CAGR measures the return on an investment over a certain period of time. The internal rate of return, or IRR, also measures investment performance but is more flexible than CAGR.

The most important distinction is that CAGR is straightforward enough that it can be calculated by hand. In contrast, more complicated investments and projects, or those that have many different cash inflows and outflows, are best evaluated using IRR. To back into the IRR rate, a financial calculator, Excel, or portfolio accounting system is ideal.

### Limitations

The most important limitation of CAGR is that because it calculates a smoothed rate of growth over a period, it ignores volatility and implies that the growth during that time was steady. Returns on investments are uneven over time, except bonds that are held to maturity, deposits, and similar investments.

Also, CAGR does not account for when an investor adds funds to a portfolio or withdraws funds from the portfolio over the period being measured.

For example, if an investor had a portfolio for five years and injected funds into the portfolio during the five year period, the CAGR would be inflated. The CAGR would calculate the rate of return based on the beginning and ending balances over the five years, and essentially count the deposited funds as part of the annual growth rate, which would be inaccurate.

Another limitation of using CAGR in assessing investments is that, no matter how steady the growth of a company or investment has been in the past, investors cannot assume the rate will remain the same in the future.
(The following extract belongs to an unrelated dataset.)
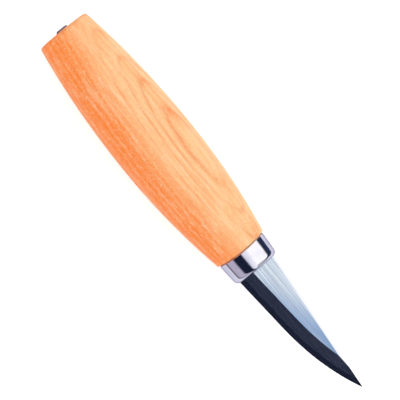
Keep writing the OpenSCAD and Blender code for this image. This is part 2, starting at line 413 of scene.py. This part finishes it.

The shorter the time frame used in the analysis, the less likely it will be for realized CAGR to meet expected CAGR when relying on historical results.

A third limitation of CAGR is a limitation of representation. Say that an investment fund was worth $100,000 in 2012, $71,000 in 2013, $44,000 in 2014, $81,000 in 2015 and $126,000 in 2016. If the fund managers represented in 2017 that their CAGR was a whopping 42.01% over the past three years, they would be technically correct. They would, however, be omitting some very important information about the fund’s history, including the fact that the fund’s CAGR over the past five years was a modest 4.73%.